Compared with other countries, the two major political parties in America until recently have been relatively indistinct. Both parties were centrist parties, albeit the Democrats slightly to the left of center and the Republicans slightly to the right. In the 1976 presidential election, there was little to distinguish conservative Democrat Jimmy Carter from liberal Republican Gerald Ford. In succeeding elections, as the Republican Party moved more to the right so did the Democrats, still leaving little sunlight between the two major parties. Both Democrats and Republicans believed in and supported American ideals -- free speech; freedom of the press; democracy; the rule of law; the Constitution; and the sanctity of the electoral process. The fundamental bedrock precepts of American democracy were never held to be political issues by either party.

That changed in 2016  with the election of Donald Trump. But because of tribalism, Americans who wear the Republican label identify with Trump as he is the leader of their party, and take any criticism of Trump as a personal attack on themselves. “My party right or wrong.” But Americans who call themselves Republicans have to ask if the label still fits. We all know what the Republican label once stood for, just as we know it never represented trillion-dollar budget deficits; trade wars; nationalism; xenophobia; fascism; racism; anti-Semitism; misogyny; putting children in cages; or expanding executive authority to include the power to repeal constitutional amendments by executive order. The Republican label has always stood behind America’s intelligence agencies, including the FBI and CIA, and has been the political party most suspicious of, and confrontational with, America’s longtime Cold War enemy Russia. The Republican brand of years past would never sully itself by conspiring with Russians; by giving secret intelligence to Russian agents in the Oval Office; or by supporting Russia and its leader Vladimir Putin over the American intelligence services, as Donald Trump did in Helsinki. As Donald Trump leads the Republican Party further and further from the American ideals and beliefs upon which it was built, Americans who have long identified themselves as Republicans must ask if they can continue to wear that label when it no longer accurately describes their own beliefs.
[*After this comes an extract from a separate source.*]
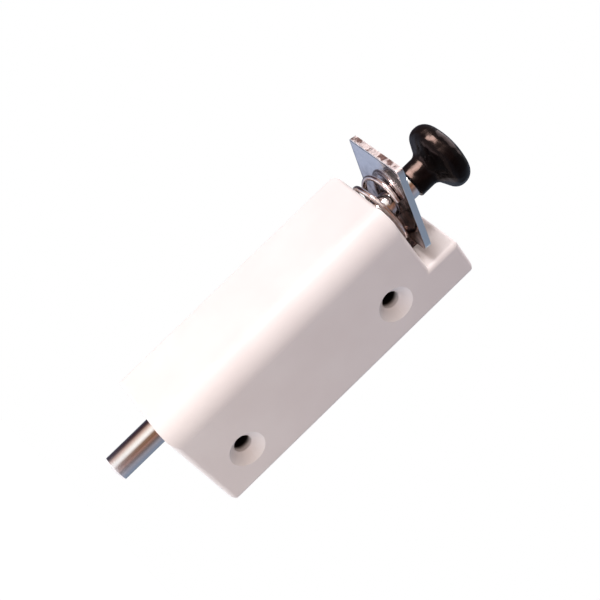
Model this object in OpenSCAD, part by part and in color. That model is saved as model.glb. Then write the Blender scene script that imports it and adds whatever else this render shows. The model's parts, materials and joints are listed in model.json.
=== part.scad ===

When the label changes from “salmon” to “something that came out of the ocean,” you can continue buying it but you’re not eating salmon. And there are a lot of scummy, really sickening things on the ocean floor. It’s hard to walk away but there are times when you have to. Times when you must put the label aside and examine if what someone is selling you matches your ideals and beliefs, regardless of the name they slap on it. You’re not abandoning the Republican Party; they’ve already left you. Now you must decide: Do you vote them out of office and then form a new party that more accurately represents your beliefs, or do you vote for a party that now preaches hatred toward your fellow citizens and seeks to divide Americans? Are you willing to put country before party? Or will you wear the label to the grave no matter what it may come to represent, or how far it may stray from your own beliefs and ideals?

The only label you should wear this Tuesday on election day is the sticker that says “I voted.” And when you enter the voting booth, the only label you should bring with you is not “Republican” or “Democrat” but rather “American.” And when you pull the lever it should be because the candidate shares your beliefs and morality, not because he or she slapped an “R” label on their back.